There's HDMI, TV, LDB, and parallel.  So that's 20 links in total (in
reality, it's 16 because we don't represent the mux-to-encoder link
because it's not relevant.)  So, is 16x "a whole tree parse which isn't
expensive" still not expensive?

I'm not saying that we /need/ this, I'm merely pointing out that your
comment may be correct for one-offs, but that may not be what happens
in reality.

I think for the case I mention above, it's entirely possible to do
without the upstream links - whether that suits everyone, I'm not sure.

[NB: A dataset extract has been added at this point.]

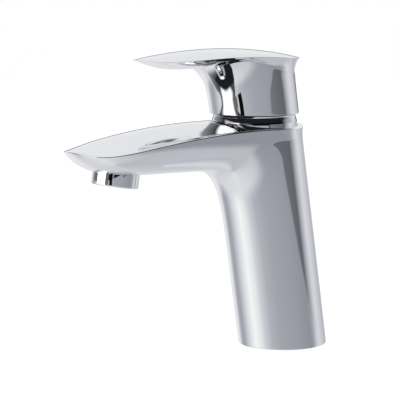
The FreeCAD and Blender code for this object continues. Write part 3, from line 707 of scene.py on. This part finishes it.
class FAUCET_OT_plug(bpy.types.Operator):
    """Small cap over the set screw at the back of the lever"""
    bl_idname = "faucet.plug"
    bl_label = "Add Screw Cap"

    def execute(self, context):
        low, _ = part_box("handle_plug")
        screw_height = SCREW_HEIGHT * MM
        bm = bmesh.new()
        bmesh.ops.create_circle(bm, segments=64, radius=0.00335, cap_ends=True)
        bmesh.ops.rotate(bm, verts=bm.verts, cent=(0, 0, 0),
                         matrix=Matrix.Rotation(math.radians(-90), 3, "X"))
        bmesh.ops.translate(bm, verts=bm.verts, vec=(0.0, low.y, screw_height))
        grown = bmesh.ops.extrude_face_region(bm, geom=bm.faces[:])["geom"]
        skirt_lean = (SCREW_HEIGHT - SKIRT_BOTTOM) * COLUMN_LEAN
        face_y = -AXIS_FORWARD + SKIRT_RADIUS - skirt_lean - 0.15
        for vert in grown:
            if isinstance(vert, bmesh.types.BMVert):
                vert.co.y = face_y * MM - (vert.co.z - screw_height) * COLUMN_LEAN
        lid = [face for face in grown if isinstance(face, bmesh.types.BMFace)]
        bmesh.ops.inset_region(bm, faces=lid, thickness=0.0006, depth=0.0001)
        face_outwards(bm)
        obj = object_from(bm, "screw_cap", chrome())
        add_edge_round(obj, 0.00025)
        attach(obj, "lever")
        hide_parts("handle_plug")
        return {"FINISHED"}


class FAUCET_OT_inner_parts(bpy.types.Operator):
    """Finishes of the seals, the cartridge and the aerator's inner parts"""
    bl_idname = "faucet.inner_parts"
    bl_label = "Finish Inner Parts"

    def execute(self, context):
        groups = {
            rubber: ("base_gasket", "port_seals", "collar_seal", "aerator_seal"),
            lapped_ceramic: ("fixed_ceramic_disc", "moving_ceramic_disc"),
            white_plastic: ("disc_carrier", "cartridge_housing", "stem_guide", "cartridge_base"),
            grey_plastic: ("aerator_outlet_grid", "aerator_insert", "aerator_flow_regulator",
                           "temperature_limiter", "friction_washer"),
            turned_brass: ("cartridge_stem", "cartridge_nut"),
            plain_steel: ("pivot_pin", "handle_set_screw", "aerator_screen"),
        }
        for make, names in groups.items():
            for name in names:
                obj = node_object(name)
                obj.data.materials.clear()
                obj.data.materials.append(make())
        return {"FINISHED"}


# ------------------------------------------------------------------ stage
# Light walls round the faucet: (degrees from the front, brightness), one row for each height.
LOW_WALL = ((-180, 0.66), (-168, 0.62), (-155, 0.48), (-132, 0.70), (-94, 0.88), (-82, 0.76),
            (-70, 0.42), (-58, 0.40), (-34, 0.76), (-15, 0.99), (2, 0.86), (16, 0.65),
            (35, 0.48), (60, 0.405), (105, 0.36), (140, 0.31), (150, 0.38), (160, 0.62),
            (172, 0.76), (180, 0.66))
EYE_WALL = ((-180, 0.72), (-164, 0.60), (-150, 0.40), (-143, 0.14), (-104, 0.14), (-97, 0.85),
            (-76, 0.60), (-60, 0.20), (-30, 0.10), (-24, 1.15), (6, 1.15), (12, 0.16),
            (20, 0.01), (34, 0.01), (40, 0.36), (50, 0.30), (56, 0.002), (96, 0.002),
            (102, 0.21), (122, 0.17), (145, 0.14), (151, 0.34), (160, 0.55), (168, 0.70), (180, 0.72))
HIGH_WALL = ((-180, 0.60), (-150, 0.84), (-95, 0.88), (-80, 0.30), (-36, 0.05), (-24, 1.35),
             (12, 1.35), (20, 0.06), (34, 0.14), (52, 0.002), (140, 0.003), (156, 0.35),
             (180, 0.55))
TOP_WALL = ((-180, 0.30), (-155, 0.80), (-95, 0.86), (-75, 0.20), (-55, 0.016), (148, 0.014),
            (160, 0.12), (180, 0.30))
FLOOR_WALL = ((-180, 0.56), (-120, 0.66), (0, 0.80), (60, 0.70), (130, 0.54), (180, 0.56))


def wall_ramp(nodes, links, turns, stops):
    """Brightness round the compass, a touch bluer where it is dim."""
    ramp = nodes.new("ShaderNodeValToRGB")
    elements = ramp.color_ramp.elements
    while len(elements) < len(stops):
        elements.new(0.5)
    for element, (degrees, _) in zip(elements, stops):
        element.position = degrees / 360.0 + 0.5
    for element, (_, value) in zip(elements, stops):
        cool = max(0.0, min(1.0, 1.0 - value))
        element.color = (value * (1.0 - 0.07 * cool), value * (1.0 - 0.025 * cool),
                         value * (1.0 + 0.15 * cool), 1.0)
    links.new(turns, ramp.inputs["Fac"])
    return ramp.outputs["Color"]


def studio_world():
    world = bpy.data.worlds.new("studio")
    bpy.context.scene.world = world
    world.use_nodes = True
    nodes, links = world.node_tree.nodes, world.node_tree.links
    nodes.clear()

    def node(kind, **settings):
        made = nodes.new(kind)
        for key, value in settings.items():
            setattr(made, key, value)
        return made

    out = node("ShaderNodeOutputWorld")
    coords = node("ShaderNodeTexCoord")
    split = node("ShaderNodeSeparateXYZ")
    links.new(coords.outputs["Generated"], split.inputs[0])
    flip = node("ShaderNodeMath", operation="MULTIPLY")
    flip.inputs[1].default_value = -1.0
    links.new(split.outputs["Y"], flip.inputs[0])
    bearing = node("ShaderNodeMath", operation="ARCTAN2")
    links.new(split.outputs["X"], bearing.inputs[0])
    links.new(flip.outputs[0], bearing.inputs[1])
    turns = node("ShaderNodeMapRange")
    turns.inputs["From Min"].default_value = -math.pi
    turns.inputs["From Max"].default_value = math.pi
    links.new(bearing.outputs[0], turns.inputs["Value"])
    rise = node("ShaderNodeMath", operation="ARCSINE")
    links.new(split.outputs["Z"], rise.inputs[0])

    def step_up(low, high, along=rise):
        change = node("ShaderNodeMapRange", interpolation_type="SMOOTHSTEP")
        change.inputs["From Min"].default_value = math.radians(low)
        change.inputs["From Max"].default_value = math.radians(high)
        links.new(along.outputs[0], change.inputs["Value"])
        return change.outputs["Result"]

    def blended(factor, first, second):
        mix = node("ShaderNodeMix", data_type="RGBA")
        links.new(factor, mix.inputs["Factor"])
        links.new(first, mix.inputs[6])
        if isinstance(second, tuple):
            mix.inputs[7].default_value = second
        else:
            links.new(second, mix.inputs[7])
        return mix.outputs[2]

    floor, low, eye, high, top = (
        wall_ramp(nodes, links, turns.outputs["Result"], stops)
        for stops in (FLOOR_WALL, LOW_WALL, EYE_WALL, HIGH_WALL, TOP_WALL))
    slope = node("ShaderNodeMapRange")
    slope.inputs["From Min"].default_value = math.radians(118)
    slope.inputs["From Max"].default_value = math.radians(152)
    slope.inputs["To Max"].default_value = math.radians(1.4)
    links.new(bearing.outputs[0], slope.inputs["Value"])
    drop = node("ShaderNodeMapRange")
    drop.inputs["From Min"].default_value = math.radians(95)
    drop.inputs["From Max"].default_value = math.radians(98)
    drop.inputs["To Min"].default_value = math.radians(-4.5)
    drop.inputs["To Max"].default_value = 0.0
    links.new(bearing.outputs[0], drop.inputs["Value"])
    leaned = node("ShaderNodeMath", operation="ADD")
    links.new(slope.outputs["Result"], leaned.inputs[0])
    links.new(drop.outputs["Result"], leaned.inputs[1])
    sloped = node("ShaderNodeMath", operation="ADD")
    links.new(rise.outputs[0], sloped.inputs[0])
    links.new(leaned.outputs[0], sloped.inputs[1])
    room = blended(step_up(-45, -24), floor, low)
    room = blended(step_up(-7.6, -6.6, sloped), room, eye)
    room = blended(step_up(2, 8), room, high)
    room = blended(step_up(15, 24), room, top)
    room = blended(step_up(62, 78), room, (0.01, 0.0105, 0.012, 1.0))
    seen = node("ShaderNodeBackground")
    seen.inputs["Color"].default_value = (1, 1, 1, 1)
    around = node("ShaderNodeBackground")
    links.new(room, around.inputs["Color"])
    path = node("ShaderNodeLightPath")
    choose = node("ShaderNodeMixShader")
    links.new(path.outputs["Is Camera Ray"], choose.inputs["Fac"])
    links.new(around.outputs[0], choose.inputs[1])
    links.new(seen.outputs[0], choose.inputs[2])
    links.new(choose.outputs[0], out.inputs["Surface"])


def light_card(name, bearing_from, bearing_to, brightness, low=35.0, high=125.0, away=250.0):
    """Upright card in front of the lever that only shows in the plate."""
    middle = math.radians((bearing_from + bearing_to) / 2.0)
    half = away * math.sin(math.radians(abs(bearing_to - bearing_from) / 2.0))
    bm = bmesh.new()
    made = bmesh.ops.create_grid(bm, x_segments=1, y_segments=1, size=0.5)["verts"]
    bmesh.ops.scale(bm, verts=made, vec=(2.0 * half * MM, (high - low) * MM, 1.0))
    bmesh.ops.rotate(bm, verts=made, cent=(0, 0, 0), matrix=Matrix.Rotation(math.radians(90), 3, "X"))
    bmesh.ops.rotate(bm, verts=made, cent=(0, 0, 0), matrix=Matrix.Rotation(middle, 3, "Z"))
    bmesh.ops.translate(bm, verts=made, vec=Vector((
        10.0 + away * math.sin(middle), -42.0 - away * math.cos(middle), (low + high) / 2.0)) * MM)
    material = bpy.data.materials.new(name)
    material.use_nodes = True
    nodes, links = material.node_tree.nodes, material.node_tree.links
    nodes.clear()
    glow = nodes.new("ShaderNodeEmission")
    glow.inputs["Strength"].default_value = brightness
    out = nodes.new("ShaderNodeOutputMaterial")
    links.new(glow.outputs[0], out.inputs["Surface"])
    card = object_from(bm, name, material, smooth=False)
    card.visible_camera = False
    card.visible_diffuse = False
    card.visible_shadow = False


class FAUCET_OT_studio(bpy.types.Operator):
    """Pale floor, soft surroundings and the camera"""
    bl_idname = "faucet.studio"
    bl_label = "Add Studio"

    def execute(self, context):
        scene = context.scene
        studio_world()
        bm = bmesh.new()
        bmesh.ops.create_circle(bm, segments=64, radius=2.5, cap_ends=True)
        pale = bpy.data.materials.new("pale floor")
        pale.use_nodes = True
        shader = pale.node_tree.nodes["Principled BSDF"]
        shader.inputs["Base Color"].default_value = (0.85, 0.85, 0.86, 1.0)
        shader.inputs["Roughness"].default_value = 0.9
        shader.inputs["Emission Color"].default_value = (1.0, 1.0, 1.0, 1.0)
        shader.inputs["Emission Strength"].default_value = 0.92
        floor = object_from(bm, "studio_floor", pale, smooth=False)
        floor.visible_glossy = False

        light_card("window_card", -27, 9, 1.8, low=55.0)
        light_card("window_foot", -8, 6, 1.8, low=8.0, high=55.0)
        light_card("grey_card", 8, 20, 0.15)
        light_card("dark_card", 24, 35, 0.004)

        azimuth = math.radians(56.43)
        heading = azimuth + math.radians(2.70)
        pitch = math.radians(7.29)
        roll = math.radians(-0.31)
        away = 0.982
        eye_height = 0.2067
        ahead = Vector((-math.sin(heading) * math.cos(pitch), math.cos(heading) * math.cos(pitch),
                        -math.sin(pitch)))
        right = Vector((math.cos(heading), math.sin(heading), 0.0))
        up = right.cross(ahead)
        side = right * math.cos(roll) + up * math.sin(roll)
        top = up * math.cos(roll) - right * math.sin(roll)
        turn = Matrix((side, top, -ahead)).transposed()
        data = bpy.data.cameras.new("front camera")
        data.sensor_width = 36.0
        data.lens = 158.094
        data.clip_start = 0.01
        data.clip_end = 20.0
        camera = bpy.data.objects.new("front camera", data)
        scene.collection.objects.link(camera)
        spot = Vector((away * math.sin(azimuth), -away * math.cos(azimuth), eye_height))
        camera.matrix_world = Matrix.Translation(spot) @ turn.to_4x4()
        scene.camera = camera
        scene.view_settings.view_transform = "Standard"
        scene.view_settings.look = "None"
        return {"FINISHED"}


class FAUCET_PT_panel(bpy.types.Panel):
    """Pieces, sizes and finishes of the faucet"""
    bl_idname = "FAUCET_PT_panel"
    bl_label = "Basin Mixer Faucet"
    bl_space_type = "VIEW_3D"
    bl_region_type = "UI"
    bl_category = "Faucet"

    def draw(self, context):
        layout = self.layout
        finish_box = layout.box()
        finish_box.prop(context.scene.faucet_finish, "chrome_tint")
        finish_box.prop(context.scene.faucet_finish, "polish")
        size_box = layout.box()
        size_box.prop(context.scene.faucet_sizes, "rim_round")
        size_box.prop(context.scene.faucet_sizes, "skin_levels")
        for name in PIECES:
            layout.operator(name)


PIECES = ("faucet.body", "faucet.handle", "faucet.collar", "faucet.aerator", "faucet.plug",
          "faucet.inner_parts", "faucet.studio")
CLASSES = (FaucetFinish, FaucetSizes, FAUCET_OT_body, FAUCET_OT_handle, FAUCET_OT_collar,
           FAUCET_OT_aerator, FAUCET_OT_plug, FAUCET_OT_inner_parts, FAUCET_OT_studio,
           FAUCET_PT_panel)


def register():
    for cls in CLASSES:
        bpy.utils.register_class(cls)
    bpy.types.Scene.faucet_finish = PointerProperty(type=FaucetFinish)
    bpy.types.Scene.faucet_sizes = PointerProperty(type=FaucetSizes)


def unregister():
    del bpy.types.Scene.faucet_sizes
    del bpy.types.Scene.faucet_finish
    for cls in reversed(CLASSES):
        bpy.utils.unregister_class(cls)


def main():
    register()
    for name in PIECES:
        group, operator = name.split(".")
        getattr(getattr(bpy.ops, group), operator)()


if __name__ == "__main__":
    main()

> > >  Graphs should be one direction only.
> > 
> > But this is not what the current binding in video-interfaces.txt
> > describes. I don't think it is a good idea to explicitly forbid
> > backlinks in this binding.
> 
> Nah, I disagree. The binding document /should/ forbid it to make it
> really clear what the common pattern is. The code doesn't have to
> enforce it (you don't want to break existing platforms), but the
> document should be blunt.
> 
> Another thought. In terms of the pattern, I would add a recommendation
> that there should be a way to identify ports of a particular type. ie.
> If I were using the pattern to implement an patch bay of DSP filters,
> where each input and output, then each target node should have a unique
> identifier property analogous to "interrupt-controller" or
> "gpio-controller". In this fictitious example I would probably choose
> "audiostream-input-port" and "audiostream-output-port" as empty
> properties in the port nodes. (I'm not suggesting a change to the
> existing binding, but making a recommendation to new users).

Given the amount of discussion of these bindings which are already in
the kernel, I have to ask a really obvious question: were they reviewed
before they were merged into the kernel?  It sounds like the above
discussion should already have happened...

-- 
FTTC broadband for 0.8mile line: now at 9.7Mbps down 460kbps up... slowly
improving, and getting towards what was expected from it.